The base in Niger marks the opening of another far-flung US military front against al-Qaeda and its affiliates, adding to drone combat missions in Afghanistan, Yemen and Somalia. The CIA is also conducting deadly drone airstrikes against al-Qaeda targets in Pakistan and Yemen.
Senior US officials have said for months that they would not put US military “boots on the ground” in Mali, when a US-trained Malian army captain took power in a coup. But US troops are becoming increasingly involved in the conflict from the skies and the rear echelons, where they are supporting French and African forces seeking to stabilise the region. Obama did not explicitly reveal the drone base in his letter to Congress, but he said the US troops in Niger would “provide support for intelligence collection” and share the intelligence with French forces in Mali.
A US defence official was cited in news reports as saying that the 40 troops who arrived in Niger on Wednesday were almost all Air Force personnel and that their mission was to support drone flights. The official said drone flights were “imminent” but declined to say whether unarmed, unmanned Predator aircraft had arrived in Niger or how many would be deployed there.
The drones will be based at first in the capital, Niamey. But military officials would like to eventually move them north to the city of Agadez, which is closer to parts of Mali where al-Qaeda cells have taken root.
“That’s a better location for the mission, but it’s not feasible at this point,” the official said, describing Agadez as a frontier city “with logistical challenges.”

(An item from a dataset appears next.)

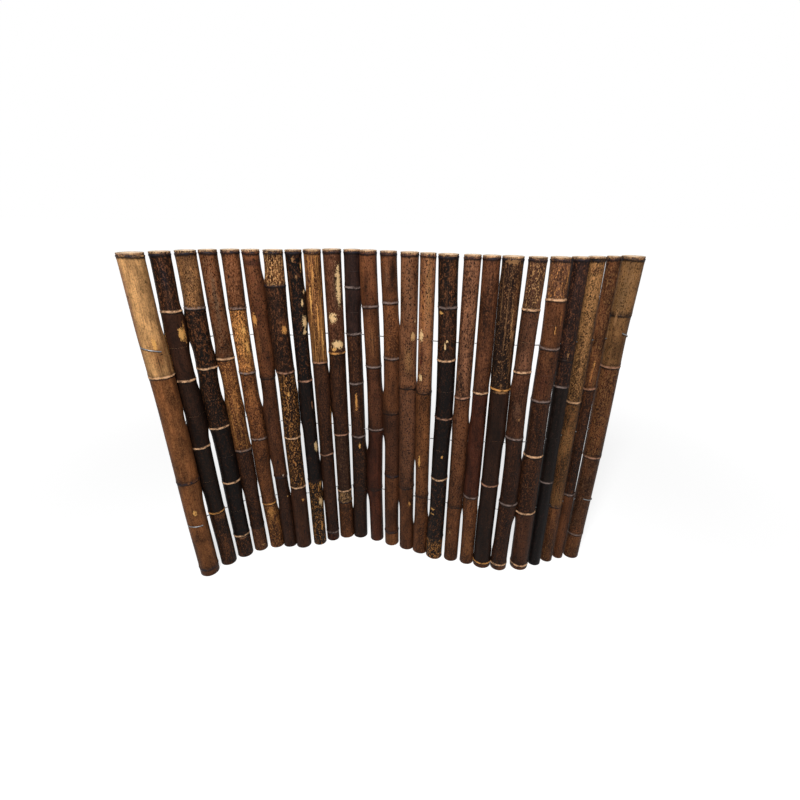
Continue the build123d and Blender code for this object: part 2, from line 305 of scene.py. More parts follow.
            ("brown", "cocoa", 0.4, 0.3), ("umber", "cocoa", 0.3, 0.2)),
        bends=(0.5, 2, -1, 0, 1, 1),
        marks=((60, 26, 3, 40, "ochre"), (20, 110, 3, 16, "ochre"), (48, 90, 3, 30, "amber")),
        smearsAndSheen=((0, 150, 20, 60, "umber"), (0, 200, 20, 60, "russet")),
    ),
    dict(
        nodes=(162, 210, 405), rings=("faint", "grey", "grey"),
        cells=(("plum", "umber", 0.3, 0.2), ("plum", "umber", 0.3, 0.2), ("soot", "plum", 0.4, 0.2),
            ("ink", "plum", 0.4, 0.2)),
        bends=(1, 0, 0, 0, 0, 0),
        marks=((2, 97, 4, 4, "ink"), (18, 152, 3, 12, "sand")),
    ),
    dict(
        nodes=(243, 469), rings=("pale", "dark"),
        cells=(("olive", "tan", 0.4, 0.3), ("olive", "sienna", 0.4, 0.3), ("umber", "olive", 0.3, 0.3)),
        marks=((0, 4, 40, 3, "ink"),),
        smearsAndSheen=((20, 120, 12, 220, "tan"), (0, 20, 30, 14, "umber")),
    ),
    dict(
        nodes=(222, 448), rings=("rose", "grey"),
        cells=(("umber", "olive", 0.3, 0.4), ("cocoa", "umber", 0.4, 0.5), ("umber", "brown", 0.3, 0.3)),
        marks=((1, 196, 4, 34, "amber"), (10, 176, 2, 18, "ochre")),
        smearsAndSheen=((0, 180, 12, 60, "umber"),),
    ),
    dict(
        nodes=(92, 181, 363, 548), rings=("faint", "rose", "rose", "grey"),
        cells=(("olive", "ash", 0.3, 0.2), ("olive", "brown", 0.3, 0.3), ("umber", "olive", 0.4, 0.4),
            ("umber", "ash", 0.4, 0.3), ("umber", "olive", 0.3, 0.2)),
        bends=(1, -1, 1, 2, 1, 0),
        marks=((-18, 96, 4, 30, "sand"), (-50, 120, 3, 40, "tan")),
        smearsAndSheen=((-10, 60, 26, 120, "olive"), (10, 250, 24, 120, "umber")),
    ),
)
poleForm = {
    "segments": 56,         # corners round a pole
    "rowStep": 2.8,         # mm between the rows of corners
    "bendHeights": (590, 490, 370, 250, 130, 40),   # mm up the pole, where its bends are given
    "bow": 0.5,             # mm that a pole may also bow by chance
    "touchGap": 0.05,       # mm left open where poles meet
    "swellEase": 12,        # how softly such a swelling starts and ends
    "bendRounds": 40,       # rounds that smooth the bends
    "gridStep": 5,          # mm between the heights at which bends and swellings are kept
    "groove": 0.5,          # mm, depth of the flat groove above some nodes
    "grooveChance": 0.6,
    "ringSizes": (0.8, 1.15),       # smallest and largest share of the ringSwell
    "oval": 0.006,          # share of the radius by which a pole is out of round
    "lobes": 0.003,         # the same for a faint three-sided shape
    "readAbove": 2.5,       # mm above a ring, and below the next one, where the radius is read
    "readBelow": 6,
    "readReach": 0.6,       # mm up and down, and into the skin, that such a reading takes in
    "readDepth": 0.3,
    "ringWobble": 0.7,      # mm that a node ring rises and falls round the pole
    "edge": 0.4,            # mm, worn edge of the sawn ends
}
# How far a node ring stands out in mm, from below the ring to above it
ringOffsets = (-8.0, -5.0, -3.0, -1.5, -0.6, 0.0, 0.5, 1.0, 1.6, 2.4, 3.4, 5.0, 7.0, 9.5)
ringSwell = (0.0, 0.12, 0.28, 0.5, 0.8, 0.9, 0.75, 0.25, 0.1, 0.28, 0.42, 0.28, 0.1, 0.0)


def flatToward(point):
    # level unit vectors from a point towards the camera and to the camera's right
    toward = np.array(camera["place"][:2]) - point
    toward /= np.linalg.norm(toward)
    return toward, np.array((-toward[1], toward[0]))


class Pole:
    # Reads a pole's place and thickness off its CAD node; lengths in mm from here on
    def __init__(self, index, looks):
        self.name = f"pole_{index + 1:02d}"
        self.looks = looks
        self.height = panel["height"]
        mesh = frame["nodes"][self.name].data
        points = np.empty(len(mesh.vertices) * 3)
        mesh.vertices.foreach_get("co", points)
        world = np.array(frame["nodes"][self.name].matrix_world)
        points = (points.reshape(-1, 3) @ world[:3, :3].T + world[:3, 3]) / mm
        foot = points[points[:, 2] < 0.05]
        top = points[points[:, 2] > self.height - 0.05]
        self.foot = (foot[:, :2].min(0) + foot[:, :2].max(0)) / 2
        self.top = (top[:, :2].min(0) + top[:, :2].max(0)) / 2
        self.toward, self.right = flatToward((self.foot + self.top) / 2 * mm)
        self.rings = sorted(self.height - drop for drop in (*looks["nodes"], panel["topNode"]))
        axis = self.foot + np.outer(points[:, 2] / self.height, self.top - self.foot)
        spread = np.hypot(*(points[:, :2] - axis).T)
        ends = [0, *self.rings, self.height]
        self.radii = []
        for low, high in zip(ends, ends[1:]):
            start = low + poleForm["readAbove"] if low else 0
            stop = high - poleForm["readBelow"] if high < self.height else high
            away = np.minimum(abs(points[:, 2] - start), abs(points[:, 2] - stop))
            near = away < poleForm["readReach"]
            outer = near & (spread > spread[near].max() - poleForm["readDepth"])
            self.radii.append(float(np.median(spread[outer])))
        self.ringPhase = rng.uniform(0, 2 * math.pi, (len(self.rings), 2))
        self.ringSize = rng.uniform(*poleForm["ringSizes"], len(self.rings))
        self.cellPhase = rng.uniform(0, 2 * math.pi, (len(self.radii), 2))
        grooved = rng.uniform(0, 1, len(self.radii)) < poleForm["grooveChance"]
        self.grooves = np.where(grooved, poleForm["groove"], 0)
        self.bowing = rng.uniform(-poleForm["bow"], poleForm["bow"], 2)
        self.grid = np.arange(0, self.height + poleForm["gridStep"], poleForm["gridStep"])
        given = looks.get("bends", (0,) * len(poleForm["bendHeights"]))
        self.bend = np.interp(self.grid, poleForm["bendHeights"][::-1], given[::-1])
        for _ in range(poleForm["bendRounds"]):
            self.bend[1:-1] = (self.bend[:-2] + 2 * self.bend[1:-1] + self.bend[2:]) / 4
        self.offset = rng.uniform(0, 50)
        self.swells = []        # direction round the pole, and mm of swelling at the heights of the grid

    def radiusAt(self, z):
        # plain radius of the stretch between two rings that a height lies in
        return np.array(self.radii)[np.searchsorted(self.rings, z)]

    def axisAt(self, z):
        # the pole's bent middle line, in mm from above
        share = z / self.height
        bow = np.sin(math.pi * share)
        sideways = np.outer(np.interp(z, self.grid, self.bend), self.right)
        return self.foot + np.outer(share, self.top - self.foot) + np.outer(bow, self.bowing) + sideways

    def ringHeight(self, number, angle):
        phases = self.ringPhase[number]
        wave = 0.6 * np.sin(angle + phases[0]) + 0.4 * np.sin(2 * angle + phases[1])
        return self.rings[number] + poleForm["ringWobble"] * wave

    def ringDistance(self, z, angle):
        # signed height above the nearest ring, and which ring it is
        steps = np.stack([z - self.ringHeight(number, angle) for number in range(len(self.rings))])
        nearest = np.abs(steps).argmin(0)
        return np.take_along_axis(steps, nearest[None], 0)[0], nearest

    def outside(self, z, angle):
        radius = np.full(z.shape, self.radii[0])
        for number, ring in enumerate(self.rings):
            blend = np.clip((z - ring + 2) / 4, 0, 1)
            change = self.radii[number + 1] - self.radii[number]
            radius = radius + change * blend * blend * (3 - 2 * blend)
            step = z - self.ringHeight(number, angle)
            radius = radius + np.interp(step, ringOffsets, ringSwell) * self.ringSize[number]
        cell = np.searchsorted(self.rings, z)
        phases = self.cellPhase[cell]
        oval = poleForm["oval"] * np.sin(2 * angle + phases[..., 0])
        lobes = poleForm["lobes"] * np.sin(3 * angle + phases[..., 1])
        radius = radius * (1 + oval + lobes)
        ends = np.array([0, *self.rings, self.height])
        along = (z - ends[cell]) / (ends[cell + 1] - ends[cell])
        turn = np.angle(np.exp(1j * (angle - phases[..., 1] - math.pi * cell)))
        fade = np.clip(along * 12, 0, 1) * np.clip((1 - along) * 1.6, 0, 1)
        for side, drop, width, length, size in self.looks.get("stubs", ()):
            across = (angle - math.radians(side)) * self.radii[0] / (width / 2)
            radius = radius + size * np.exp(-across ** 2 - ((self.height - drop - z) / (length / 2)) ** 2)
        for side, amount in self.swells:
            radius = radius + np.interp(z, self.grid, amount) * np.clip(np.cos(angle - side), 0, 1) ** 2
        return radius - self.grooves[cell] * fade * np.exp(-(turn / 0.4) ** 2)

    def place(self, z, angle, radius):
        spin = np.cos(angle)[:, None] * self.toward + np.sin(angle)[:, None] * self.right
        flat = self.axisAt(z) + radius[:, None] * spin
        return np.column_stack((flat, z)) * mm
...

The introduction of Predators to Niger fills a gap in US military capabilities over the Sahara, most of which remains beyond the reach of its drone bases in East Africa and southern Europe, according to The Washington Post. The Pentagon also operates drones from a permanent base in Djibouti, on the Horn of Africa, and from a civilian airport in Ethiopia. The US military has been flying small turboprop surveillance planes over northern Mali and West Africa for years, but the PC-12 spy aircraft have limited range and lack the sophisticated sensors that Predators carry, the paper said.